Light executives see this as its point of differentiation. They point to a multitude of surveys they conducted asking camera owners if they own DSLR or interchangeable lens cameras. Grannan says the results were staggering and encouraging for Light, “Half of all people say they don’t use [their cameras] anymore. It’s always the same reason, [the camera’s] too big and inconvenient to use it.”

And that convenience factor may be the single biggest hurdle for Light. Analysts say the hardest proposition for the camera technology company is selling consumers on “Why” they have to buy it.

The improved technology in cell phone cameras is a double-edged sword for Light and other camera makers. As the component costs have plunged, profit margins are higher, but those improved components in smartphones have contributed to those DSLR cameras and other models gathering dust as consumers are getting used to carrying just one device.

“As a consumer, I’m required to carry two things in my pocket, my phone and a camera. Historically that has been a challenge,” notes Scott Peterson, a camera industry analyst with analyst firm gap intelligence.

But Peterson says photo enthusiasts will “get it right off the bat” and will like the diminutive format giving them “DSLR quality in a point-and-shoot form factor.”

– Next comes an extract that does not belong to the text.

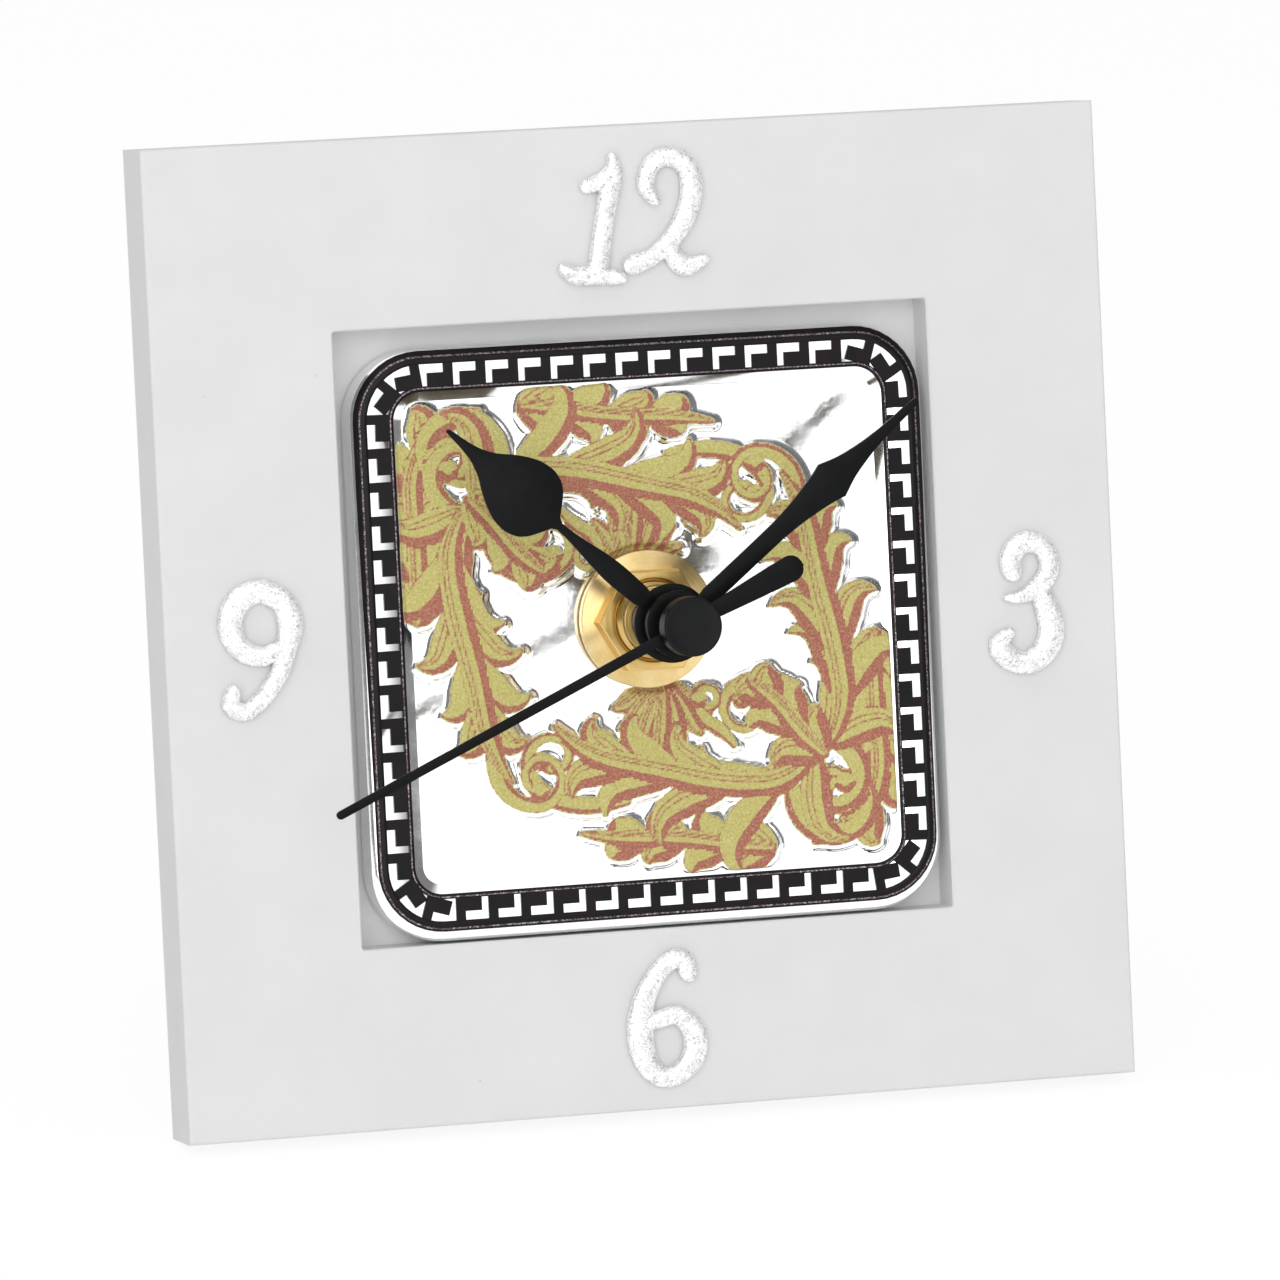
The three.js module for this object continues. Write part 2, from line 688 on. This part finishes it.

Venture Capital investors have seen the Light L16 and invested in it to the tune of about $35 million. And Foxconn, the company that builds Apple’s iPhones, has also taken a stake in Light and will build the L16; after it comes to market Foxconn has agreed to license the technology and can put it in cell phones.

Whether it’s a waking light for the standalone camera or truly twilight remains to be seen. Either way, Light is hedging its bets via the licensing deal of its technology to Foxconn and looking to other businesses for opportunities. “We have aspirations to go beyond cameras and cell phones and into other verticals,” said Light’s Grannan. This includes home security cameras and automobiles with cameras fitted into rearview mirrors.

The focus for the L16 is clearly on still shots, but Light plans to shine in video as well. Grannan says the first camera will only shoot video from one camera module at a time but it will be 4K quality with optical zoom up to 150 mm.

While the Light CEO thinks the apparatus will be a good tool for YouTube creators and others making video, he says ultimately “Light should do what all good technology should do - make me a better photographer. A great car should make me a better driver, great golf club technology should make me a better golfer,” Grannan laughs and continues, “That may be a reach, but great technology should make our lives easier and make us better at something.”